(Data extracted from a collection)
════════
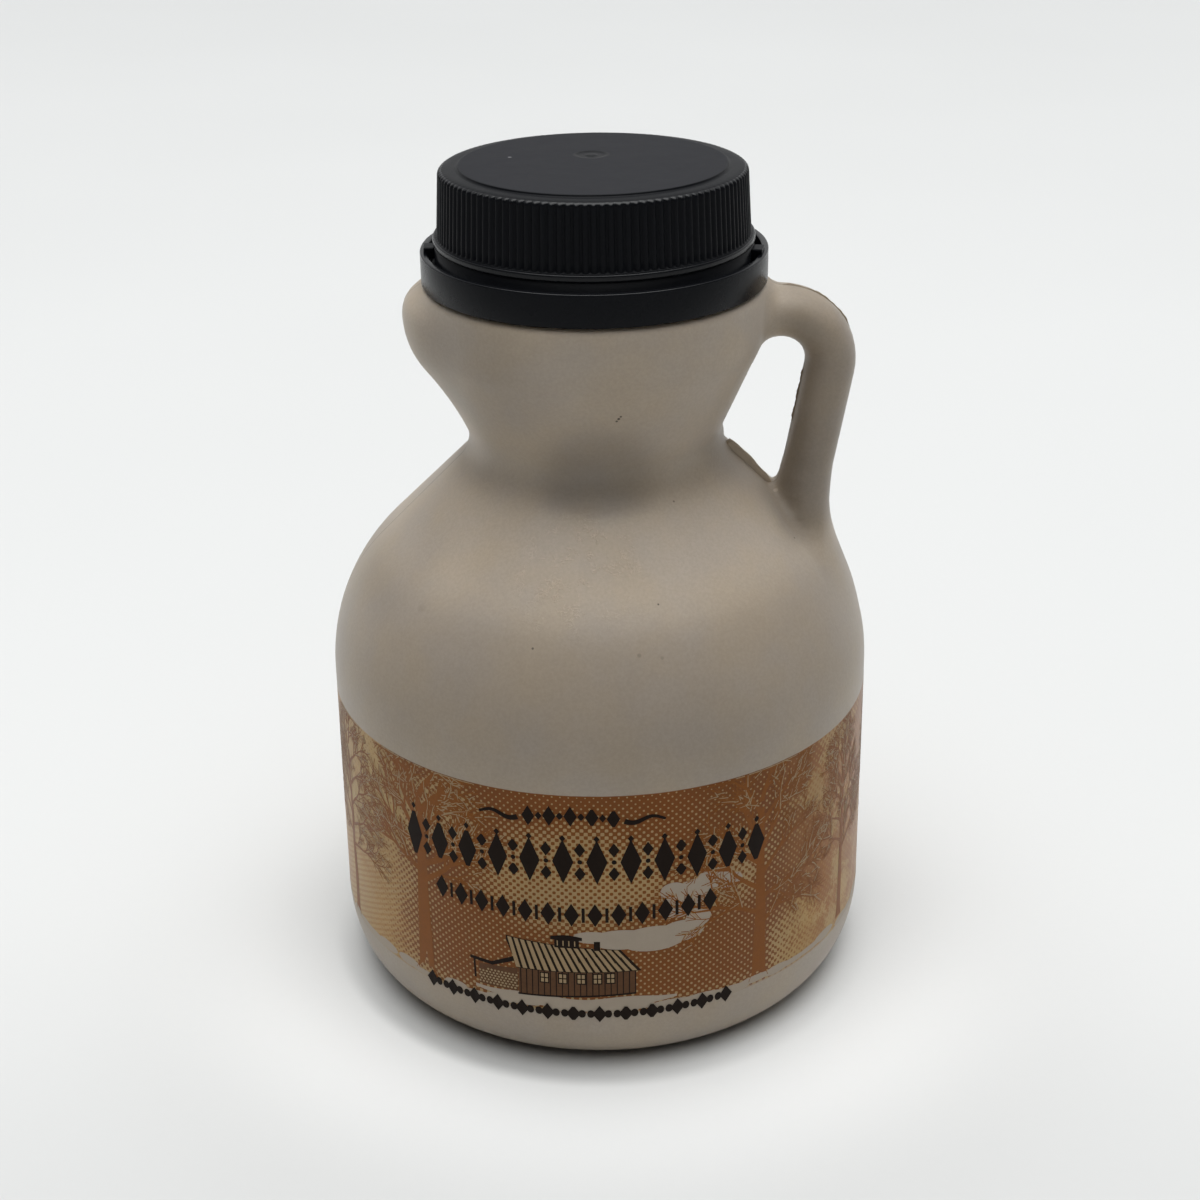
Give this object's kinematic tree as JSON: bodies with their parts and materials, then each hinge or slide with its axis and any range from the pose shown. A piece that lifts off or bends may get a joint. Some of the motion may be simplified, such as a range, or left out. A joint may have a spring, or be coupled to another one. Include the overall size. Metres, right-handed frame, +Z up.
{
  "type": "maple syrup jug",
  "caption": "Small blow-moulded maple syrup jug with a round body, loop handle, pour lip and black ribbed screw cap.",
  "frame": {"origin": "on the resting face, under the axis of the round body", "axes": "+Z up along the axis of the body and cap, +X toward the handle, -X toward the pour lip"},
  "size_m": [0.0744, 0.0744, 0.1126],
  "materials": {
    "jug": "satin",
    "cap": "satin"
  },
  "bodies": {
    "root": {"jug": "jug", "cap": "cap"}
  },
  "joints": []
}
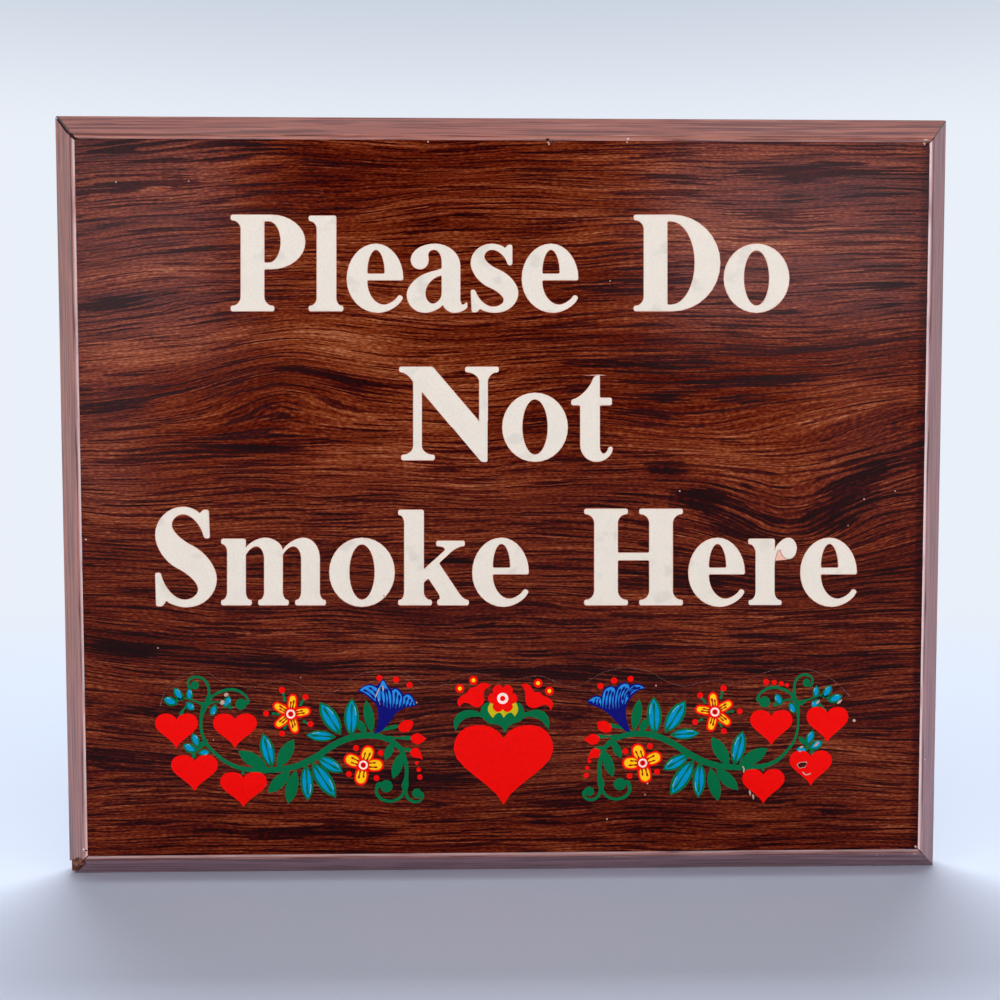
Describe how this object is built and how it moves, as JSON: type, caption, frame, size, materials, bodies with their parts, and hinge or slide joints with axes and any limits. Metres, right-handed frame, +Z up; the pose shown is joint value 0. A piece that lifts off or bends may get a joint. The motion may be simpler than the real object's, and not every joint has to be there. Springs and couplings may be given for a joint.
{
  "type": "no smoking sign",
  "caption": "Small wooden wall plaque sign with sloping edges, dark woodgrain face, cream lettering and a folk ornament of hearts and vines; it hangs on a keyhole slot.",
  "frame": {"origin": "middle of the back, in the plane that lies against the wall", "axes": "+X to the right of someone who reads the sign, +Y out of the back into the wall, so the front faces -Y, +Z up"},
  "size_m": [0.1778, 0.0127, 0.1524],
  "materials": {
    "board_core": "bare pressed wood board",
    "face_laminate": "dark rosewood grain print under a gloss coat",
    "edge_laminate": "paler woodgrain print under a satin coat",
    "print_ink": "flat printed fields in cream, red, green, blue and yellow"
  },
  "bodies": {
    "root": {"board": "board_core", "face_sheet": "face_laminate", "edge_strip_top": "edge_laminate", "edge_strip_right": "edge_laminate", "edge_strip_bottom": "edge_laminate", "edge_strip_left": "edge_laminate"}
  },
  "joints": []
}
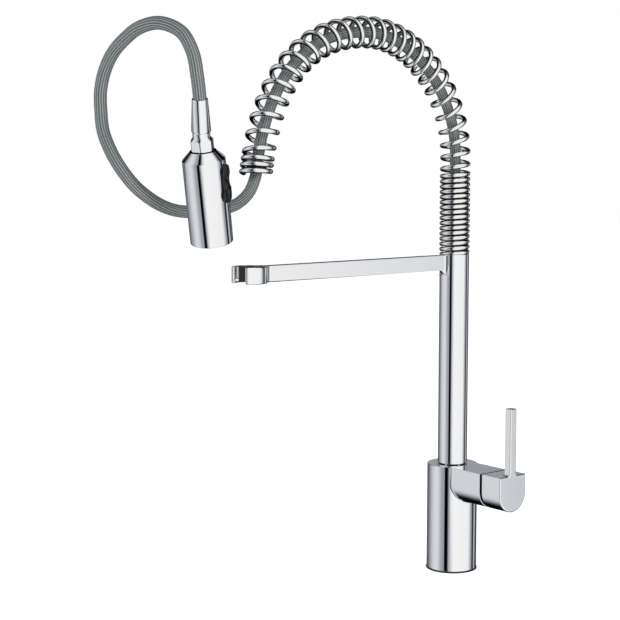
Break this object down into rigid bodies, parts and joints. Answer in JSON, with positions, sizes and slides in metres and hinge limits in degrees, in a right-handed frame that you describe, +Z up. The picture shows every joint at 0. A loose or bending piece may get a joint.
════════
Your instructions - Identify the lines of the data that contain the word "into". Copy each of them.

Answer to this problem -
  "frame": {"origin": "middle of the back, in the plane that lies against the wall", "axes": "+X to the right of someone who reads the sign, +Y out of the back into the wall, so the front faces -Y, +Z up"},
Break this object down into rigid bodies, parts and joints. Answer in JSON, with positions, sizes and slides in metres and hinge limits in degrees, in a right-handed frame that you describe, +Z up. The picture shows every joint at 0. A loose or bending piece may get a joint.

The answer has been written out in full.